Consider the following snippet of code:
for(i = 0; i<10; i++)
{
int n = a[i];//first loop statement
//other statements
}
Clearly, the complier will not hoist the first statement out of the loop. But would a compiler be able to hoist only the declaration of n above the loop? In other words, can a compiler optimize the above code too:
int n;
for(i = 0; i < 10; i++)
{
n = a[i];//first loop statement
}
Actually, most compilers will do this even at -O0
:
~ $ cat t.c
volatile int v;
int a[10];
void f(void)
{
int n;
int i;
for(i = 0; i < 10; i++) {
n = a[i];
v = n;
}
}
~ $ clang -S -O0 t.c
~ $ cat t.s
…
_f: ## @f
.cfi_startproc
## BB#0:
pushq %rbp
Ltmp2:
.cfi_def_cfa_offset 16
Ltmp3:
.cfi_offset %rbp, -16
movq %rsp, %rbp
Ltmp4:
.cfi_def_cfa_register %rbp
movl $0, -8(%rbp)
LBB0_1: ## =>This Inner Loop Header: Depth=1
cmpl $10, -8(%rbp)
jge LBB0_4
## BB#2: ## in Loop: Header=BB0_1 Depth=1
movq _v@GOTPCREL(%rip), %rax
movq _a@GOTPCREL(%rip), %rcx
movslq -8(%rbp), %rdx
movl (%rcx,%rdx,4), %esi
movl %esi, -4(%rbp)
movl -4(%rbp), %esi
movl %esi, (%rax)
## BB#3: ## in Loop: Header=BB0_1 Depth=1
movl -8(%rbp), %eax
addl $1, %eax
movl %eax, -8(%rbp)
jmp LBB0_1
LBB0_4:
popq %rbp
ret
…
~ $
Note how, above, there are no instructions inside the body of the loop to reserve n
. Instead the same stack slot -4(%rbp)
is seamlessly reused.
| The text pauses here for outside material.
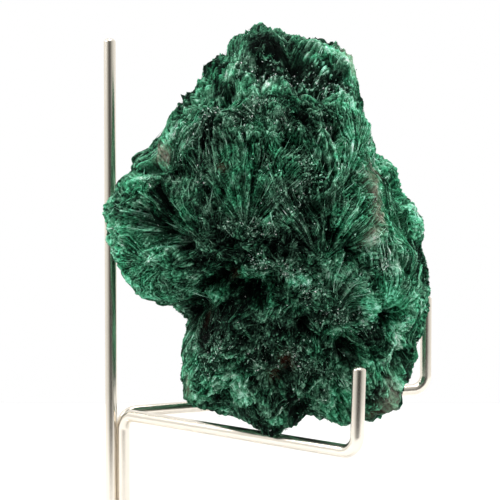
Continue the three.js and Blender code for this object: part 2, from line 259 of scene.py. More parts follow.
def clear_of_wires(points):
    """Moves points sideways off the upright wires, and up off the arms, by WIRE_ROOM."""
    room = WIRE_RADIUS + WIRE_ROOM
    points = points.copy()
    for x, y, low, high in UPRIGHTS:
        away = points[:, :2] - (x, y)
        distance = np.hypot(*away.T)
        near = (distance < room) & (points[:, 2] > low) & (points[:, 2] < high)
        points[near, :2] = (x, y) + away[near] * (room / distance[near])[:, None]
    for leg, arm in ARMS:
        run = np.hypot(*arm["run"])
        out = arm["run"] / run
        from_leg = points[:, :2] - ROD - leg
        along = from_leg @ out
        aside = np.abs(from_leg @ np.array([out[1], -out[0]]))
        top = np.sqrt(np.maximum(room**2 - aside**2, 0)) + ARM_HEIGHT + arm["rise"] * along / run
        over = (aside < room) & (along > -PAST_THE_ENDS) & (along < run + PAST_THE_ENDS)
        points[:, 2] = np.where(over, np.maximum(points[:, 2], top), points[:, 2])
    return points


plain_form = body(some_ways) + STONE_CENTRE
print("points moved:", int((clear_of_wires(plain_form) != plain_form).any(1).sum()), "of", len(plain_form))

# %% [markdown]
# ## Turning arrays into a mesh
#
# Blender takes whole arrays of corners and faces with `foreach_set`, which is far quicker than
# adding them one by one. Values that belong to a point, such as how pale a needle is, go into
# the mesh as named attributes, and the material reads them from there.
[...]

If I compiled with the slightest level of optimization, there wouldn't even be a stack slot for n
: a register would be enough to hold its value for the short time span it has:
~ $ clang -S -O1 t.c
~ $ cat t.s
…
_f: ## @f
.cfi_startproc
## BB#0:
pushq %rbp
Ltmp2:
.cfi_def_cfa_offset 16
Ltmp3:
.cfi_offset %rbp, -16
movq %rsp, %rbp
Ltmp4:
.cfi_def_cfa_register %rbp
xorl %eax, %eax
movq _a@GOTPCREL(%rip), %rcx
movq _v@GOTPCREL(%rip), %rdx
.align 4, 0x90
LBB0_1: ## =>This Inner Loop Header: Depth=1
movl (%rcx,%rax,4), %esi
movl %esi, (%rdx)
incq %rax
cmpq $10, %rax
jne LBB0_1
## BB#2:
popq %rbp
ret
In this new compiled version, %esi
is n
.
The way compilers achieve the “lifting variable declaration outside of loop” optimization even at the lowest level of optimization is by lifting the declaration of all block-scope automatic variables to function scope. There is absolutely nothing to it. Also no discussion of compiler optimization makes much sense without minimal understanding of the target language, in which a variable declaration needs not result in any code.